▸ **SOURCE DATA**
━━━━
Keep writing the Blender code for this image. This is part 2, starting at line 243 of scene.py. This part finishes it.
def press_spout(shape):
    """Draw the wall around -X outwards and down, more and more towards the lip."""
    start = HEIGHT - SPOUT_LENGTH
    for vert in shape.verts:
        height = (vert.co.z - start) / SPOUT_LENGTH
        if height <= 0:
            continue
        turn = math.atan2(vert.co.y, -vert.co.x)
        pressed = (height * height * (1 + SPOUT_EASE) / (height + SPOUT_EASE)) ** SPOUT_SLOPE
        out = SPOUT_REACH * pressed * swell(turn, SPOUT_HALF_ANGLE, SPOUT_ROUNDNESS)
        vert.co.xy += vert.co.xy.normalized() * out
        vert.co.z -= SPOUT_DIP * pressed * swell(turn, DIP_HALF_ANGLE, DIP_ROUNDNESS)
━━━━
▸ **TASK OBJECTIVE**
Your task is to quote the listing above word for word.

▸ **EXERCISE OUTPUT**
Keep writing the Blender code for this image. This is part 2, starting at line 243 of scene.py. This part finishes it.
def press_spout(shape):
    """Draw the wall around -X outwards and down, more and more towards the lip."""
    start = HEIGHT - SPOUT_LENGTH
    for vert in shape.verts:
        height = (vert.co.z - start) / SPOUT_LENGTH
        if height <= 0:
            continue
        turn = math.atan2(vert.co.y, -vert.co.x)
        pressed = (height * height * (1 + SPOUT_EASE) / (height + SPOUT_EASE)) ** SPOUT_SLOPE
        out = SPOUT_REACH * pressed * swell(turn, SPOUT_HALF_ANGLE, SPOUT_ROUNDNESS)
        vert.co.xy += vert.co.xy.normalized() * out
        vert.co.z -= SPOUT_DIP * pressed * swell(turn, DIP_HALF_ANGLE, DIP_ROUNDNESS)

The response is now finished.